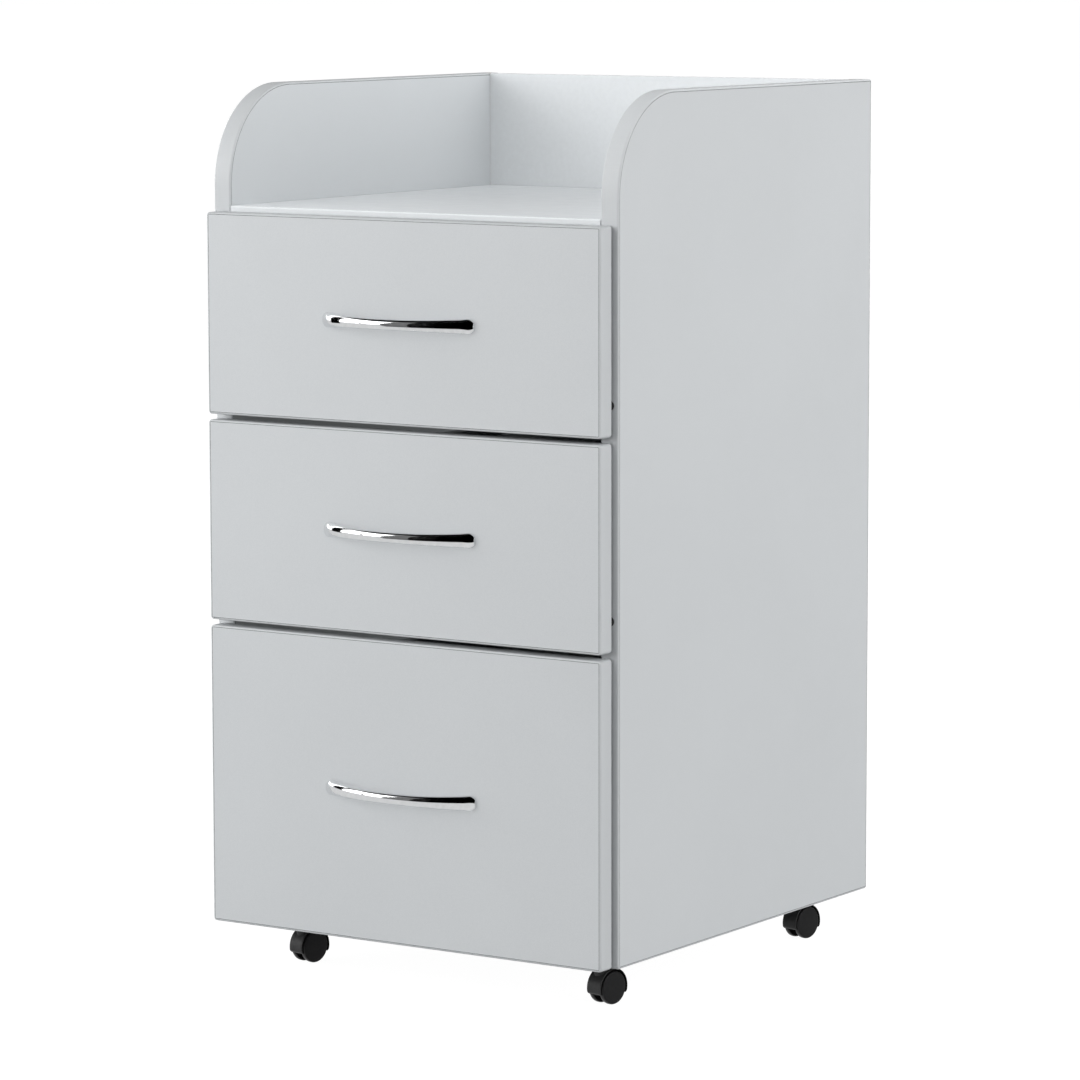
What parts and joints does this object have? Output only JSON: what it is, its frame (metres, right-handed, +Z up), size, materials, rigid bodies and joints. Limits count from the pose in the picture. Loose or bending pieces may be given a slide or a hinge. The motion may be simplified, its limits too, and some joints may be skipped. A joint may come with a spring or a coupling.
{
  "type": "rolling drawer cabinet",
  "caption": "Light grey board cabinet on swivel casters: an open tray with rounded side panels over drawers with chrome bow handles.",
  "frame": {"origin": "on the floor, under the centre of the bounding box, which reaches from the handles to the rear edges", "axes": "+X to the right seen from the front, +Y to the rear (drawers open towards -Y), +Z up"},
  "size_m": [0.38, 0.422, 0.71],
  "materials": {
    "laminate": "light grey melamine, fine matt texture",
    "foil": "light grey foil on thin fibreboard",
    "drawer_foil": "pale foil on chipboard",
    "chrome": "polished",
    "coated_steel": "off-white epoxy coating",
    "black_plastic": "moulded, half gloss",
    "wheel_plastic": "moulded, fine grain",
    "bare_steel": "drawn pin"
  },
  "bodies": {
    "cabinet": {"back_panel": "foil", "bottom_panel": "laminate", "cabinet_rail_1_left": "coated_steel", "cabinet_rail_1_right": "coated_steel", "cabinet_rail_2_left": "coated_steel", "cabinet_rail_2_right": "coated_steel", "cabinet_rail_3_left": "coated_steel", "cabinet_rail_3_right": "coated_steel", "caster_fl_plate": "black_plastic", "caster_fr_plate": "black_plastic", "caster_rl_plate": "black_plastic", "caster_rr_plate": "black_plastic", "side_left": "laminate", "side_right": "laminate", "top_shelf": "laminate"},
    "drawer_1": {"drawer_1_back": "drawer_foil", "drawer_1_base": "foil", "drawer_1_front": "laminate", "drawer_1_handle": "chrome", "drawer_1_side_left": "drawer_foil", "drawer_1_side_right": "drawer_foil", "drawer_rail_1_left": "coated_steel", "drawer_rail_1_right": "coated_steel"},
    "drawer_2": {"drawer_2_back": "drawer_foil", "drawer_2_base": "foil", "drawer_2_front": "laminate", "drawer_2_handle": "chrome", "drawer_2_side_left": "drawer_foil", "drawer_2_side_right": "drawer_foil", "drawer_rail_2_left": "coated_steel", "drawer_rail_2_right": "coated_steel"},
    "drawer_3": {"drawer_3_back": "drawer_foil", "drawer_3_base": "foil", "drawer_3_front": "laminate", "drawer_3_handle": "chrome", "drawer_3_side_left": "drawer_foil", "drawer_3_side_right": "drawer_foil", "drawer_rail_3_left": "coated_steel", "drawer_rail_3_right": "coated_steel"},
    "caster_fl": {"caster_fl_hood": "black_plastic", "caster_fl_axle": "bare_steel"},
    "caster_fl_wheel_left": {"caster_fl_wheel_left": "wheel_plastic"},
    "caster_fl_wheel_right": {"caster_fl_wheel_right": "wheel_plastic"},
    "caster_fr": {"caster_fr_hood": "black_plastic", "caster_fr_axle": "bare_steel"},
    "caster_fr_wheel_left": {"caster_fr_wheel_left": "wheel_plastic"},
    "caster_fr_wheel_right": {"caster_fr_wheel_right": "wheel_plastic"},
    "caster_rl": {"caster_rl_hood": "black_plastic", "caster_rl_axle": "bare_steel"},
    "caster_rl_wheel_left": {"caster_rl_wheel_left": "wheel_plastic"},
    "caster_rl_wheel_right": {"caster_rl_wheel_right": "wheel_plastic"},
    "caster_rr": {"caster_rr_hood": "black_plastic", "caster_rr_axle": "bare_steel"},
    "caster_rr_wheel_left": {"caster_rr_wheel_left": "wheel_plastic"},
    "caster_rr_wheel_right": {"caster_rr_wheel_right": "wheel_plastic"}
  },
  "joints": [
    {"name": "drawer_1_slide", "type": "slide", "parent": "cabinet", "child": "drawer_1", "axis": [0, -1, 0], "range_m": [0, 0.262]},
    {"name": "drawer_2_slide", "type": "slide", "parent": "cabinet", "child": "drawer_2", "axis": [0, -1, 0], "range_m": [0, 0.262]},
    {"name": "drawer_3_slide", "type": "slide", "parent": "cabinet", "child": "drawer_3", "axis": [0, -1, 0], "range_m": [0, 0.262]},
    {"name": "caster_fl_swivel", "type": "hinge", "parent": "cabinet", "child": "caster_fl", "pos_m": [-0.1435, -0.123, 0.03], "axis": [0, 0, 1], "continuous": true},
    {"name": "caster_fl_spin_left", "type": "hinge", "parent": "caster_fl", "child": "caster_fl_wheel_left", "pos_m": [-0.1423, -0.11712, 0.0132], "axis": [0.9799, -0.1994, 0], "continuous": true},
    {"name": "caster_fl_spin_right", "type": "hinge", "parent": "caster_fl", "child": "caster_fl_wheel_right", "pos_m": [-0.1423, -0.11712, 0.0132], "axis": [0.9799, -0.1994, 0], "continuous": true},
    {"name": "caster_fr_swivel", "type": "hinge", "parent": "cabinet", "child": "caster_fr", "pos_m": [0.1435, -0.123, 0.03], "axis": [0, 0, 1], "continuous": true},
    {"name": "caster_fr_spin_left", "type": "hinge", "parent": "caster_fr", "child": "caster_fr_wheel_left", "pos_m": [0.1447, -0.11712, 0.0132], "axis": [0.9799, -0.1994, 0], "continuous": true},
    {"name": "caster_fr_spin_right", "type": "hinge", "parent": "caster_fr", "child": "caster_fr_wheel_right", "pos_m": [0.1447, -0.11712, 0.0132], "axis": [0.9799, -0.1994, 0], "continuous": true},
    {"name": "caster_rl_swivel", "type": "hinge", "parent": "cabinet", "child": "caster_rl", "pos_m": [-0.1435, 0.176, 0.03], "axis": [0, 0, 1], "continuous": true},
    {"name": "caster_rl_spin_left", "type": "hinge", "parent": "caster_rl", "child": "caster_rl_wheel_left", "pos_m": [-0.1423, 0.18188, 0.0132], "axis": [0.9799, -0.1994, 0], "continuous": true},
    {"name": "caster_rl_spin_right", "type": "hinge", "parent": "caster_rl", "child": "caster_rl_wheel_right", "pos_m": [-0.1423, 0.18188, 0.0132], "axis": [0.9799, -0.1994, 0], "continuous": true},
    {"name": "caster_rr_swivel", "type": "hinge", "parent": "cabinet", "child": "caster_rr", "pos_m": [0.1435, 0.176, 0.03], "axis": [0, 0, 1], "continuous": true},
    {"name": "caster_rr_spin_left", "type": "hinge", "parent": "caster_rr", "child": "caster_rr_wheel_left", "pos_m": [0.1447, 0.18188, 0.0132], "axis": [0.9799, -0.1994, 0], "continuous": true},
    {"name": "caster_rr_spin_right", "type": "hinge", "parent": "caster_rr", "child": "caster_rr_wheel_right", "pos_m": [0.1447, 0.18188, 0.0132], "axis": [0.9799, -0.1994, 0], "continuous": true}
  ]
}
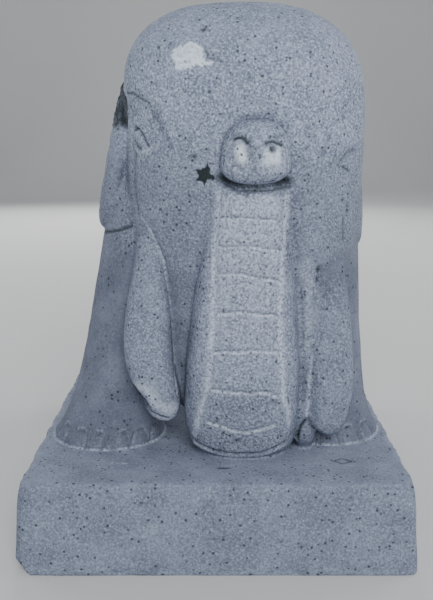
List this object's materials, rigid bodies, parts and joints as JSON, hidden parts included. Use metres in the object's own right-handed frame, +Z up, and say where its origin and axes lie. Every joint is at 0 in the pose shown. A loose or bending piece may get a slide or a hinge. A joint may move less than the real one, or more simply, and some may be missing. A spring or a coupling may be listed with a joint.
{
  "type": "stone elephant sculpture",
  "caption": "Standing elephant carved with its plinth from one block of grey volcanic stone, its trunk curled up in front of its face.",
  "frame": {"origin": "middle of the plinth's underside", "axes": "+Z up; the elephant faces -Y; +X is on the right as one looks at its face"},
  "size_m": [0.218, 0.284, 0.3],
  "materials": {
    "stone": "bluish-grey volcanic stone, dressed with a chisel, matt, with fine dark pores, light grains and whitish dust in the cut lines"
  },
  "bodies": {
    "root": {"stone_elephant": "stone"}
  },
  "joints": []
}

* What you need to do *
Your task is to quote the listing above word for word.

* Response to the exercise *
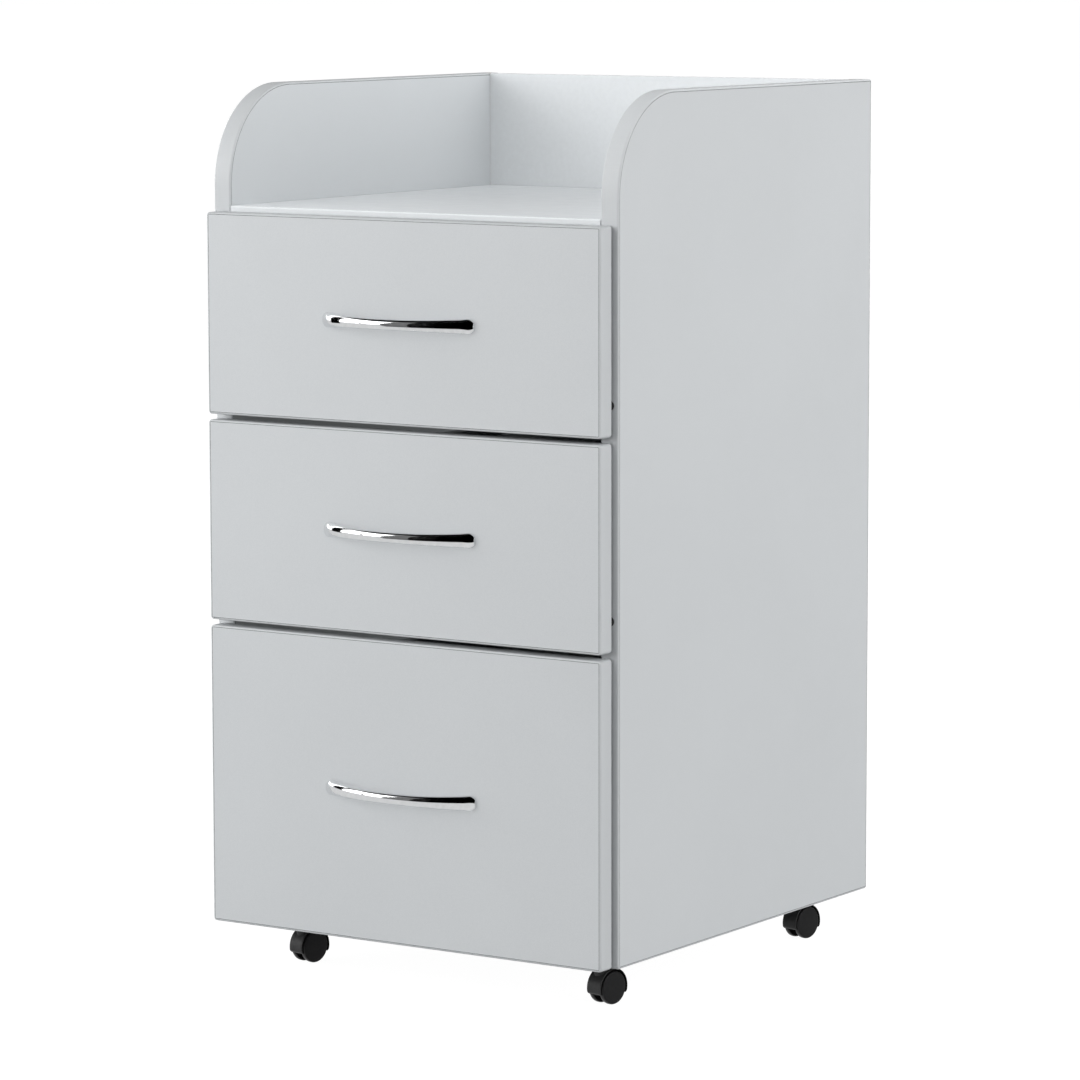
What parts and joints does this object have? Output only JSON: what it is, its frame (metres, right-handed, +Z up), size, materials, rigid bodies and joints. Limits count from the pose in the picture. Loose or bending pieces may be given a slide or a hinge. The motion may be simplified, its limits too, and some joints may be skipped. A joint may come with a spring or a coupling.
{
  "type": "rolling drawer cabinet",
  "caption": "Light grey board cabinet on swivel casters: an open tray with rounded side panels over drawers with chrome bow handles.",
  "frame": {"origin": "on the floor, under the centre of the bounding box, which reaches from the handles to the rear edges", "axes": "+X to the right seen from the front, +Y to the rear (drawers open towards -Y), +Z up"},
  "size_m": [0.38, 0.422, 0.71],
  "materials": {
    "laminate": "light grey melamine, fine matt texture",
    "foil": "light grey foil on thin fibreboard",
    "drawer_foil": "pale foil on chipboard",
    "chrome": "polished",
    "coated_steel": "off-white epoxy coating",
    "black_plastic": "moulded, half gloss",
    "wheel_plastic": "moulded, fine grain",
    "bare_steel": "drawn pin"
  },
  "bodies": {
    "cabinet": {"back_panel": "foil", "bottom_panel": "laminate", "cabinet_rail_1_left": "coated_steel", "cabinet_rail_1_right": "coated_steel", "cabinet_rail_2_left": "coated_steel", "cabinet_rail_2_right": "coated_steel", "cabinet_rail_3_left": "coated_steel", "cabinet_rail_3_right": "coated_steel", "caster_fl_plate": "black_plastic", "caster_fr_plate": "black_plastic", "caster_rl_plate": "black_plastic", "caster_rr_plate": "black_plastic", "side_left": "laminate", "side_right": "laminate", "top_shelf": "laminate"},
    "drawer_1": {"drawer_1_back": "drawer_foil", "drawer_1_base": "foil", "drawer_1_front": "laminate", "drawer_1_handle": "chrome", "drawer_1_side_left": "drawer_foil", "drawer_1_side_right": "drawer_foil", "drawer_rail_1_left": "coated_steel", "drawer_rail_1_right": "coated_steel"},
    "drawer_2": {"drawer_2_back": "drawer_foil", "drawer_2_base": "foil", "drawer_2_front": "laminate", "drawer_2_handle": "chrome", "drawer_2_side_left": "drawer_foil", "drawer_2_side_right": "drawer_foil", "drawer_rail_2_left": "coated_steel", "drawer_rail_2_right": "coated_steel"},
    "drawer_3": {"drawer_3_back": "drawer_foil", "drawer_3_base": "foil", "drawer_3_front": "laminate", "drawer_3_handle": "chrome", "drawer_3_side_left": "drawer_foil", "drawer_3_side_right": "drawer_foil", "drawer_rail_3_left": "coated_steel", "drawer_rail_3_right": "coated_steel"},
    "caster_fl": {"caster_fl_hood": "black_plastic", "caster_fl_axle": "bare_steel"},
    "caster_fl_wheel_left": {"caster_fl_wheel_left": "wheel_plastic"},
    "caster_fl_wheel_right": {"caster_fl_wheel_right": "wheel_plastic"},
    "caster_fr": {"caster_fr_hood": "black_plastic", "caster_fr_axle": "bare_steel"},
    "caster_fr_wheel_left": {"caster_fr_wheel_left": "wheel_plastic"},
    "caster_fr_wheel_right": {"caster_fr_wheel_right": "wheel_plastic"},
    "caster_rl": {"caster_rl_hood": "black_plastic", "caster_rl_axle": "bare_steel"},
    "caster_rl_wheel_left": {"caster_rl_wheel_left": "wheel_plastic"},
    "caster_rl_wheel_right": {"caster_rl_wheel_right": "wheel_plastic"},
    "caster_rr": {"caster_rr_hood": "black_plastic", "caster_rr_axle": "bare_steel"},
    "caster_rr_wheel_left": {"caster_rr_wheel_left": "wheel_plastic"},
    "caster_rr_wheel_right": {"caster_rr_wheel_right": "wheel_plastic"}
  },
  "joints": [
    {"name": "drawer_1_slide", "type": "slide", "parent": "cabinet", "child": "drawer_1", "axis": [0, -1, 0], "range_m": [0, 0.262]},
    {"name": "drawer_2_slide", "type": "slide", "parent": "cabinet", "child": "drawer_2", "axis": [0, -1, 0], "range_m": [0, 0.262]},
    {"name": "drawer_3_slide", "type": "slide", "parent": "cabinet", "child": "drawer_3", "axis": [0, -1, 0], "range_m": [0, 0.262]},
    {"name": "caster_fl_swivel", "type": "hinge", "parent": "cabinet", "child": "caster_fl", "pos_m": [-0.1435, -0.123, 0.03], "axis": [0, 0, 1], "continuous": true},
    {"name": "caster_fl_spin_left", "type": "hinge", "parent": "caster_fl", "child": "caster_fl_wheel_left", "pos_m": [-0.1423, -0.11712, 0.0132], "axis": [0.9799, -0.1994, 0], "continuous": true},
    {"name": "caster_fl_spin_right", "type": "hinge", "parent": "caster_fl", "child": "caster_fl_wheel_right", "pos_m": [-0.1423, -0.11712, 0.0132], "axis": [0.9799, -0.1994, 0], "continuous": true},
    {"name": "caster_fr_swivel", "type": "hinge", "parent": "cabinet", "child": "caster_fr", "pos_m": [0.1435, -0.123, 0.03], "axis": [0, 0, 1], "continuous": true},
    {"name": "caster_fr_spin_left", "type": "hinge", "parent": "caster_fr", "child": "caster_fr_wheel_left", "pos_m": [0.1447, -0.11712, 0.0132], "axis": [0.9799, -0.1994, 0], "continuous": true},
    {"name": "caster_fr_spin_right", "type": "hinge", "parent": "caster_fr", "child": "caster_fr_wheel_right", "pos_m": [0.1447, -0.11712, 0.0132], "axis": [0.9799, -0.1994, 0], "continuous": true},
    {"name": "caster_rl_swivel", "type": "hinge", "parent": "cabinet", "child": "caster_rl", "pos_m": [-0.1435, 0.176, 0.03], "axis": [0, 0, 1], "continuous": true},
    {"name": "caster_rl_spin_left", "type": "hinge", "parent": "caster_rl", "child": "caster_rl_wheel_left", "pos_m": [-0.1423, 0.18188, 0.0132], "axis": [0.9799, -0.1994, 0], "continuous": true},
    {"name": "caster_rl_spin_right", "type": "hinge", "parent": "caster_rl", "child": "caster_rl_wheel_right", "pos_m": [-0.1423, 0.18188, 0.0132], "axis": [0.9799, -0.1994, 0], "continuous": true},
    {"name": "caster_rr_swivel", "type": "hinge", "parent": "cabinet", "child": "caster_rr", "pos_m": [0.1435, 0.176, 0.03], "axis": [0, 0, 1], "continuous": true},
    {"name": "caster_rr_spin_left", "type": "hinge", "parent": "caster_rr", "child": "caster_rr_wheel_left", "pos_m": [0.1447, 0.18188, 0.0132], "axis": [0.9799, -0.1994, 0], "continuous": true},
    {"name": "caster_rr_spin_right", "type": "hinge", "parent": "caster_rr", "child": "caster_rr_wheel_right", "pos_m": [0.1447, 0.18188, 0.0132], "axis": [0.9799, -0.1994, 0], "continuous": true}
  ]
}
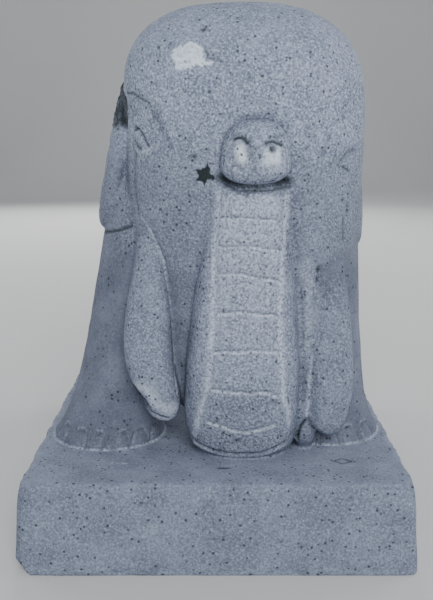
List this object's materials, rigid bodies, parts and joints as JSON, hidden parts included. Use metres in the object's own right-handed frame, +Z up, and say where its origin and axes lie. Every joint is at 0 in the pose shown. A loose or bending piece may get a slide or a hinge. A joint may move less than the real one, or more simply, and some may be missing. A spring or a coupling may be listed with a joint.
{
  "type": "stone elephant sculpture",
  "caption": "Standing elephant carved with its plinth from one block of grey volcanic stone, its trunk curled up in front of its face.",
  "frame": {"origin": "middle of the plinth's underside", "axes": "+Z up; the elephant faces -Y; +X is on the right as one looks at its face"},
  "size_m": [0.218, 0.284, 0.3],
  "materials": {
    "stone": "bluish-grey volcanic stone, dressed with a chisel, matt, with fine dark pores, light grains and whitish dust in the cut lines"
  },
  "bodies": {
    "root": {"stone_elephant": "stone"}
  },
  "joints": []
}